### Problem details
Extract, unchanged, each line of the listing below from its first line through the line that contains "sleeve: parametric assembly.", inclusive, and nothing else.

※

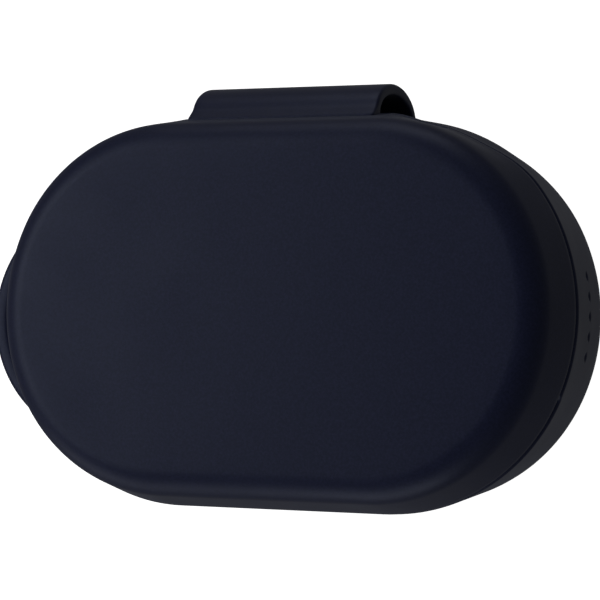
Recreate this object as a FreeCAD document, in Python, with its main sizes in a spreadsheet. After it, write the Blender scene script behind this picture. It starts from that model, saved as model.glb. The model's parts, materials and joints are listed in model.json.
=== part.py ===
"""Wireless earbuds case in a soft protective sleeve: parametric assembly.

Frame: millimetres, +Z up through the lid, +X along the long axis, +Y towards the hinge.
The origin is in the middle of the flat underside of the sleeve.
"""
import FreeCAD, Part
import math
import os
import Sketcher

DEG = math.pi / 180
V = FreeCAD.Vector
doc = FreeCAD.newDocument("earbuds_case")

# ---------------------------------------------------------------- driving dimensions
DIMENSIONS = {
    # plan outline: flat sides, corner arcs and a slightly flatter arc at each end
    "half_length": 32.5, "half_width": 21.6, "tip_radius": 24.2, "corner_radius": 20.3,
    # heights
    "parting": 21.8, "total_height": 30.2, "sleeve_gap": 0.3, "shell_gap": 0.1,
    # walls, each measured inwards from the outer outline
    "sleeve_outside": 0.0, "sleeve_inside": 1.45, "shell_outside": 1.5, "shell_inside": 2.9,
    "strap_relief": -0.03, "tray_outside": 3.0, "liner_outside": 3.15, "liner_inside": 6.6,
    # lean of the walls and the rounded edges
    "base_lean": 3.6, "lid_lean": 12.8, "bottom_round": 9.5, "top_round": 3.2,
    # hinge
    "hinge_y": 20.5, "barrel_r": 1.0, "pin_r": 0.4, "pin_play": 0.05, "groove_r": 1.12,
    "knuckle_inner_x": 5.0, "knuckle_outer_x": 9.6, "knuckle_gap": 0.1, "leaf_thick": 0.5,
    "leaf_foot_z": 17.6, "leaf_head_z": 20.6, "leaf_y": 19.3, "lid_leaf_long": 3.6,
    "lid_leaf_depth": 0.65, "relief_half_x": 18.6, "relief_z": 23.0, "window_half_x": 10.0,
    "window_z": 20.4,
    # hinge strap: a hollow arch, half an ellipse in section
    "strap_half_x": 10.85, "strap_y": 21.4, "strap_z": 17.4, "strap_rise": 3.75,
    "strap_half_z": 6.7, "strap_wall": 1.22,
    # lanyard loop at the left end
    "loop_tip_x": 39.3, "loop_radius": 14.0, "loop_y": -0.8, "loop_low_z": 12.5,
    "loop_thick": 4.0, "loop_band": 2.1, "loop_slot_x": 32.6, "loop_root": 5.5,
    # grip dimples at the right end and finger step along the front
    "dimple_pitch": 2.15, "dimple_z": 14.8, "dimple_r": 0.5, "dimple_depth": 0.3,
    "step_y": 8.6, "step_depth": 0.4,
    # charging socket; the back cut is the span in Y of every solid that opens the back wall
    "port_z": 7.0, "port_wide": 8.94, "port_tall": 3.2, "port_deep": 7.35, "port_mouth_y": 18.4,
    "port_wall": 0.3, "window_wide": 12.4, "window_tall": 6.8, "slot_wide": 9.4, "slot_tall": 3.6,
    "tongue_wide": 6.6, "tongue_long": 5.0, "tongue_thick": 0.7, "port_back_wall": 1.0,
    "back_cut_y": 16.2, "back_cut_long": 8.0,
    # tray with two wells
    "deck_top": 20.75, "deck_thick": 1.2, "well_x": 15.5, "well_y": -0.5, "well_half_x": 8.3,
    "well_half_y": 11.5, "well_wall": 1.0, "well_floor": 10.0,
    # liner of the lid
    "liner_lift": 0.4, "liner_room_y": 17.9, "liner_room_tall": 1.6, "liner_top_gap": 0.1,
    "liner_roof": 1.0,
    # main board and battery
    "board_z": 4.6, "board_thick": 0.8, "board_half_x": 24.0, "board_front_y": -11.5,
    "board_back_y": 13.0, "board_corner": 12.0, "board_corner_out": 3.5, "board_corner_up": 7.5,
    "battery_wide": 9.0, "battery_long": 17.5, "battery_tall": 10.8, "battery_y": 0.6,
    "battery_corner": 1.2, "tape_thick": 0.5, "tape_margin": 1.0,
    # battery leads
    "lead_r": 0.4, "lead_x": 2.0, "lead_reach": 1.15, "lead_bend": 0.8, "lead_rise": 6.0,
    # spring-loaded charging contacts
    "contact_spacing": 4.0, "contact_y": -4.0, "contact_r": 0.5, "contact_head_r": 0.72,
    "contact_stroke": 0.6, "contact_proud": 0.8, "contact_bore_r": 0.8,
    "contact_block_long": 7.6, "contact_block_wide": 3.2, "contact_shoulder_z": 8.1,
    "contact_play": 0.06, "contact_flange": 0.5, "contact_nose": 0.3, "contact_nose_slope": 0.22,
    "contact_seat": 0.4, "coil_play": 0.05, "coil_wire": 0.2,
    # setup button, status light and their small board
    "button_y": -13.4, "button_r": 1.9, "button_proud": 0.3, "button_flange_r": 2.5,
    "button_travel": 0.25, "button_play": 0.12, "button_chamfer": 0.25, "button_foot_r": 1.1,
    "button_flange": 0.5, "button_rest": 0.05, "light_y": -9.4, "light_r": 0.6,
    "deck_board_z": 15.6, "deck_board_thick": 0.6, "deck_board_half_x": 5.6,
    "deck_board_front_y": -16.2, "deck_board_back_y": -8.4, "switch_side": 4.0,
    "switch_tall": 1.6, "nub_r": 1.0, "nub_tall": 0.3, "led_wide": 1.6, "led_long": 0.8,
    "led_tall": 0.5, "sensor_x": 3.6, "sensor_inset": 0.6, "sensor_wide": 1.4,
    "sensor_long": 2.4, "sensor_tall": 0.7, "flex_x": 3.3, "flex_inset": 1.2, "flex_wide": 1.0,
    "flex_thick": 0.15, "flex_foot": 1.4,
    # magnets
    "magnet_x": 14.5, "magnet_y": -15.85, "magnet_r": 1.2, "magnet_tall": 1.5,
    "bud_magnet_r": 2.0, "bud_magnet_tall": 1.5, "bud_magnet_y": 6.0, "magnet_play": 0.05,
    "magnet_cover": 0.4, "magnet_lift": 0.5,
    # screws
    "tray_screw_x": 9.4, "tray_screw_y": 14.6, "screw_r": 0.7, "screw_head_r": 1.3,
    "screw_head_tall": 0.8, "tray_screw_long": 5.0, "boss_r": 1.9, "board_screw_x": 21.0,
    "board_screw_long": 2.2, "board_hole_deep": 1.5, "screw_play": 0.1, "thread_play": 0.02,
    "head_gap": 0.1, "recess_long": 1.3, "recess_wide": 0.3, "recess_deep": 0.35,
    "post_root": 0.3, "post_room": 0.4,
    # how far a cutting solid runs past the face that it opens, and the play of seated parts
    "past": 1.0, "seat_play": 0.05,
}
sheet = doc.addObject("Spreadsheet::Sheet", "Dims")
for row, (alias, number) in enumerate(DIMENSIONS.items(), start=1):
    sheet.set(f"A{row}", alias)
    sheet.set(f"B{row}", str(number))
    sheet.setAlias(f"B{row}", alias)
doc.recompute()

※

### Task response
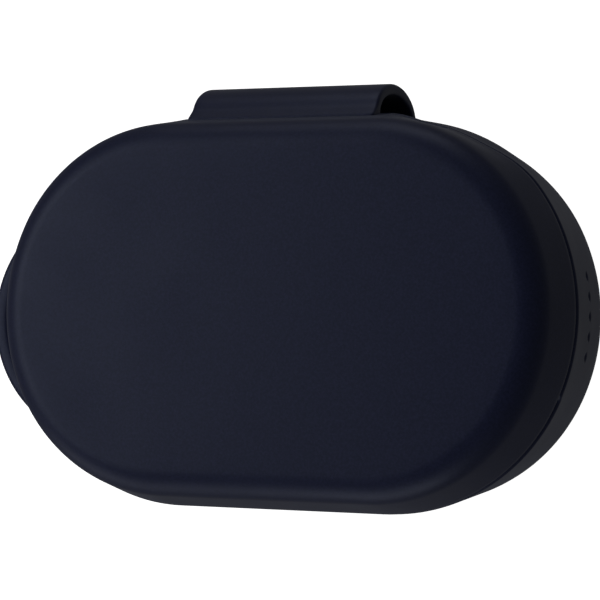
Recreate this object as a FreeCAD document, in Python, with its main sizes in a spreadsheet. After it, write the Blender scene script behind this picture. It starts from that model, saved as model.glb. The model's parts, materials and joints are listed in model.json.
=== part.py ===
"""Wireless earbuds case in a soft protective sleeve: parametric assembly.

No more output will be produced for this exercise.